GIVEN EXERCISE -> Exactly reproduce the lines from the top of the entries below through the line containing "# The origin is", with both ends included.

INPUT RECORDS ->
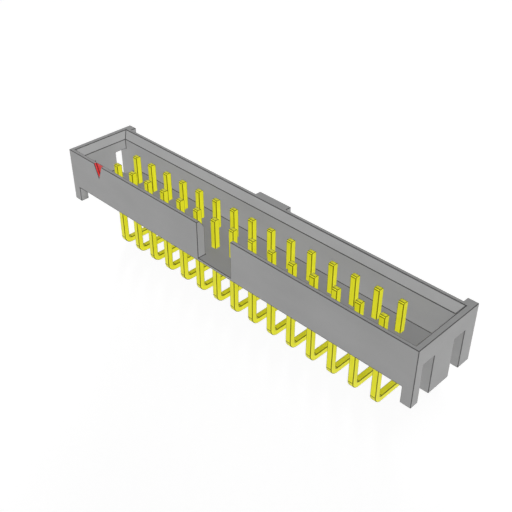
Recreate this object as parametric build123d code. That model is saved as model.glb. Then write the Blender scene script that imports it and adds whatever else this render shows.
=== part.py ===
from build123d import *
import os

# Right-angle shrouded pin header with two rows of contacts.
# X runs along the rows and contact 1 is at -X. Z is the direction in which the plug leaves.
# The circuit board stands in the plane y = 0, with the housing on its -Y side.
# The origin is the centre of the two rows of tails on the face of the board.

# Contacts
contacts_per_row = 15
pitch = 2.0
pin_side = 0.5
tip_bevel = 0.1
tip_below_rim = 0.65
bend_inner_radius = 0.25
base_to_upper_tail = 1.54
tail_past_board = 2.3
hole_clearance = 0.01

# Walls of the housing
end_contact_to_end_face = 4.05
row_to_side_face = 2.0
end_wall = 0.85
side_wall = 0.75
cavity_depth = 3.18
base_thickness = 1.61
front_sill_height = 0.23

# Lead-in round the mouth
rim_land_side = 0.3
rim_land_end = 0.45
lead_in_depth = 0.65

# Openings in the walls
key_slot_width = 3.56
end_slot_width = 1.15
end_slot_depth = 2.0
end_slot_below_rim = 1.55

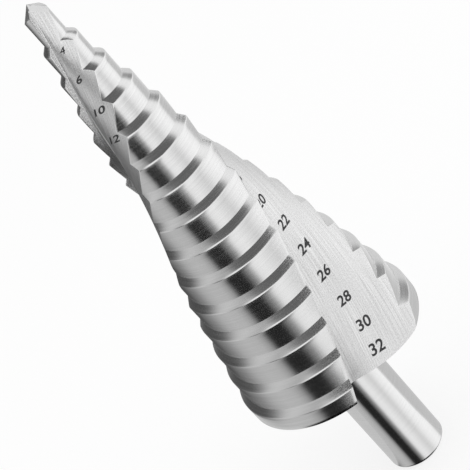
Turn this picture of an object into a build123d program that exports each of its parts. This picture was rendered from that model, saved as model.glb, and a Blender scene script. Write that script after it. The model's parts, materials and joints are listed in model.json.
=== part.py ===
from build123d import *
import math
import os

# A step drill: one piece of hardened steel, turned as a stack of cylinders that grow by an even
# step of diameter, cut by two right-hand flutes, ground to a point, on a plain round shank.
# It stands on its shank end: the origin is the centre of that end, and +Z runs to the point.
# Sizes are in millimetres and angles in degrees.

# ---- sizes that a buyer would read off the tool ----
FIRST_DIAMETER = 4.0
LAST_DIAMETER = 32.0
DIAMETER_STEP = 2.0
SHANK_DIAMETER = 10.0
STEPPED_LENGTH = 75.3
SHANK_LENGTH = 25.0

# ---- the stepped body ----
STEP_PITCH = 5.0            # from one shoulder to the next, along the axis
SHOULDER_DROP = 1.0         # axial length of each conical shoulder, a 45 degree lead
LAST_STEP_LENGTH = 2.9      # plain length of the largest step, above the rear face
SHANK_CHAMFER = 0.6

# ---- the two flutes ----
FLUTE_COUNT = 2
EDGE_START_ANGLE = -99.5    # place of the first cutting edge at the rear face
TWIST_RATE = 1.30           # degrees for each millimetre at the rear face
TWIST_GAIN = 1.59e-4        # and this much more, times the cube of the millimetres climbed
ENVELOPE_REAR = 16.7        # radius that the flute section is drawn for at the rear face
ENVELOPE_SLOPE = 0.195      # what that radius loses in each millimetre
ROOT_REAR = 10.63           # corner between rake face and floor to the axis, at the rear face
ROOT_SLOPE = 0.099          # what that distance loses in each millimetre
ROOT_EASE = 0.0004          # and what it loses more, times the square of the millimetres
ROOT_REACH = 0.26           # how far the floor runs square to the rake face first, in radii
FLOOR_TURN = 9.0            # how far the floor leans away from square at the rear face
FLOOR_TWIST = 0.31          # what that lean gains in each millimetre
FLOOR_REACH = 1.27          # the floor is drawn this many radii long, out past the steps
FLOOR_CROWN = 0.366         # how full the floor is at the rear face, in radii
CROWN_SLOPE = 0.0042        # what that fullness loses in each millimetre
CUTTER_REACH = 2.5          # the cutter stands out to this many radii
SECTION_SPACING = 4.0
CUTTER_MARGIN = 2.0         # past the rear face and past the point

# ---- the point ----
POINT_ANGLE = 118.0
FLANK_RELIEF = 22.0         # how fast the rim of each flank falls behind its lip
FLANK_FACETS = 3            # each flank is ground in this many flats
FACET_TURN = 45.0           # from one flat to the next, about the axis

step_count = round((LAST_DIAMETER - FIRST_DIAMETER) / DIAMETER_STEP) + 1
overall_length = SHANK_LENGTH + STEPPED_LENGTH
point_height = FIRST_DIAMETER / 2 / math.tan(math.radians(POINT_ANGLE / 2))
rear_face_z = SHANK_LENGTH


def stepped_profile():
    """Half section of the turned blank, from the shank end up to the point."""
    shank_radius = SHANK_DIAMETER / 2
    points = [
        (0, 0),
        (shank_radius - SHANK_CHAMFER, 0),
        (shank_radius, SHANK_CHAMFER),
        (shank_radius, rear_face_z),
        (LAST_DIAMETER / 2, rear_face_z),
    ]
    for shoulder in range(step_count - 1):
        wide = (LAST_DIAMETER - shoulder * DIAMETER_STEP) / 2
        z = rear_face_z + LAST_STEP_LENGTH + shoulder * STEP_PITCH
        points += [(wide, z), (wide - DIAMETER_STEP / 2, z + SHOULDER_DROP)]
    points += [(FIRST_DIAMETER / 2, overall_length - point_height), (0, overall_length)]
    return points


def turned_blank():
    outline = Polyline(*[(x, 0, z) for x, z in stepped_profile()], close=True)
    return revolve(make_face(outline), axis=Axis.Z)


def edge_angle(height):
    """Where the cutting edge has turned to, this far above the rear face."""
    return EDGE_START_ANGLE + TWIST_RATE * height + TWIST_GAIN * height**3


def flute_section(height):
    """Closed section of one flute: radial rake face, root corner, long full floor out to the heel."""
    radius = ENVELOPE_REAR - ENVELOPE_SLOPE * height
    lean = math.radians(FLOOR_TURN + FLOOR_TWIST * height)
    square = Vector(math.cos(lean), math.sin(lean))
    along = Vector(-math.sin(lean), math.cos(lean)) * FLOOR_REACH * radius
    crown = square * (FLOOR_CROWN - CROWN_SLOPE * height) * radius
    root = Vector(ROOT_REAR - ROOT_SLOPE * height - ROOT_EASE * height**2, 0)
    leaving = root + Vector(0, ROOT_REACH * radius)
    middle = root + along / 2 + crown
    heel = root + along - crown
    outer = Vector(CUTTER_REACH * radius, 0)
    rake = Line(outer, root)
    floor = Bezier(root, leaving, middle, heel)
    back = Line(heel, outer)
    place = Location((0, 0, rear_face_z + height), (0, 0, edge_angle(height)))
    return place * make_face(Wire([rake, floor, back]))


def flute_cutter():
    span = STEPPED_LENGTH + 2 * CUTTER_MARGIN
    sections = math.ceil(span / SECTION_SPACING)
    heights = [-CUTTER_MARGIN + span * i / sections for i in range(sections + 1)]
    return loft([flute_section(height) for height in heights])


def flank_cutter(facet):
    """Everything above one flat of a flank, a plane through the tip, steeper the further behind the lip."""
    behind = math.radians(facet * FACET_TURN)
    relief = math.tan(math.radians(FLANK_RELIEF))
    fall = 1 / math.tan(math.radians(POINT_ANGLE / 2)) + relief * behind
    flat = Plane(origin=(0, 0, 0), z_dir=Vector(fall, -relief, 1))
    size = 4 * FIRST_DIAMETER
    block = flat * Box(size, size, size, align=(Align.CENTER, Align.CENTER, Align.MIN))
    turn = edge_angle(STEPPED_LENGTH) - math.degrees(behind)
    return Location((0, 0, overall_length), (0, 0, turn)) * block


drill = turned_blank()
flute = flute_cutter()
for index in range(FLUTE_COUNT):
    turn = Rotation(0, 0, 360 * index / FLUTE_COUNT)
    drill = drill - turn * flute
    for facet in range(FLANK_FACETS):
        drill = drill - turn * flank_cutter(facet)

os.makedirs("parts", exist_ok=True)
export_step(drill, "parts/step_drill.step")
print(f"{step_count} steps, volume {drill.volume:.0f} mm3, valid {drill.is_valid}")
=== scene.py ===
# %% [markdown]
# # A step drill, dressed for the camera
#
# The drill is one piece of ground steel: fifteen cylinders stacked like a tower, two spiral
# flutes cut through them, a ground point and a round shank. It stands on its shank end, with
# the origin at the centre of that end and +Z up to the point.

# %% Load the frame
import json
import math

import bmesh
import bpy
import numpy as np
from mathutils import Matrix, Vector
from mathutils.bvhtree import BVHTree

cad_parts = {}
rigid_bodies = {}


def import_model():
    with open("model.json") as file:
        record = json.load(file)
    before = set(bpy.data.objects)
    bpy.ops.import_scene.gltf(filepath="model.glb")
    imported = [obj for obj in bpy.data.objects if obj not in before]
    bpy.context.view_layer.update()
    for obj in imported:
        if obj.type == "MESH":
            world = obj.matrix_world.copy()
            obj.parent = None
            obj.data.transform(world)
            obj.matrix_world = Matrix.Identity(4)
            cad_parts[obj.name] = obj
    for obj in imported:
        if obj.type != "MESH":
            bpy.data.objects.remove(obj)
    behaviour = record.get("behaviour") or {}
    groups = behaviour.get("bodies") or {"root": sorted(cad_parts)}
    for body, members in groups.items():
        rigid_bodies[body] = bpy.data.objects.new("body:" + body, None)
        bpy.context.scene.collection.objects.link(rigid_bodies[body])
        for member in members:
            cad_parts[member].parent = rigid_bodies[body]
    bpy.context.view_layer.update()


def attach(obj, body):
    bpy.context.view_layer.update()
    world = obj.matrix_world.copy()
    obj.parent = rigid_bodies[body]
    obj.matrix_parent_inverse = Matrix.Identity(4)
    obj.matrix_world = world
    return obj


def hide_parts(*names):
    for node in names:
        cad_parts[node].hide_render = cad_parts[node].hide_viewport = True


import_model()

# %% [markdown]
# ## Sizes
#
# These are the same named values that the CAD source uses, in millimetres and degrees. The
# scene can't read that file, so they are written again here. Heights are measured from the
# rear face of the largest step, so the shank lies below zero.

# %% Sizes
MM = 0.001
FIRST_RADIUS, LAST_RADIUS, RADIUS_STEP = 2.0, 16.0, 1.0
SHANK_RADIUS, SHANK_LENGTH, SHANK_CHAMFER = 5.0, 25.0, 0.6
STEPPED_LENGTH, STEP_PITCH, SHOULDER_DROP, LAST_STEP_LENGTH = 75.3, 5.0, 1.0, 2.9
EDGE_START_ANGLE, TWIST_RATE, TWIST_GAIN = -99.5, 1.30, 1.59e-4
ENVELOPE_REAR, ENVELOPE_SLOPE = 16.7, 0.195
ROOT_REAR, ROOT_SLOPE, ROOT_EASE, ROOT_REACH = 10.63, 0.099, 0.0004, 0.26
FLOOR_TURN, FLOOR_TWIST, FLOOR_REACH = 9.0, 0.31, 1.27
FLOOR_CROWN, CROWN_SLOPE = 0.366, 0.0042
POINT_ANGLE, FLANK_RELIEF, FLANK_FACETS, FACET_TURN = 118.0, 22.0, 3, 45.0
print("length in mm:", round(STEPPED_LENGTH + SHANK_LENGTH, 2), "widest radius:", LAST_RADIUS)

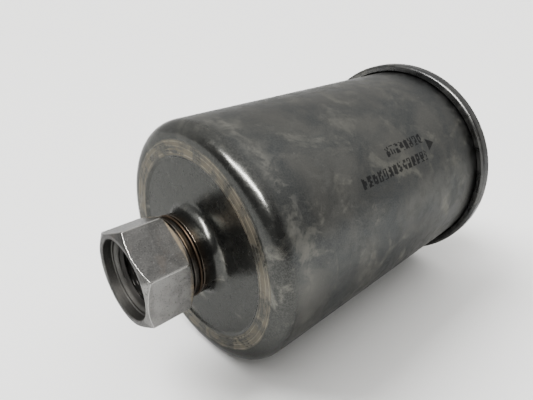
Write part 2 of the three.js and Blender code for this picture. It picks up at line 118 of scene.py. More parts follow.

FINISHED EXERCISE ->
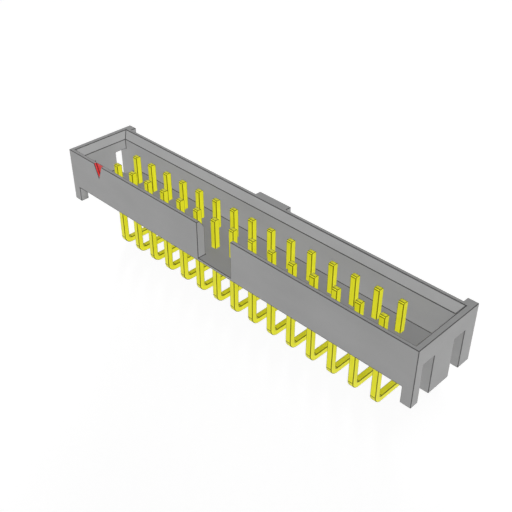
Recreate this object as parametric build123d code. That model is saved as model.glb. Then write the Blender scene script that imports it and adds whatever else this render shows.
=== part.py ===
from build123d import *
import os

# Right-angle shrouded pin header with two rows of contacts.
# X runs along the rows and contact 1 is at -X. Z is the direction in which the plug leaves.
# The circuit board stands in the plane y = 0, with the housing on its -Y side.
# The origin is the centre of the two rows of tails on the face of the board.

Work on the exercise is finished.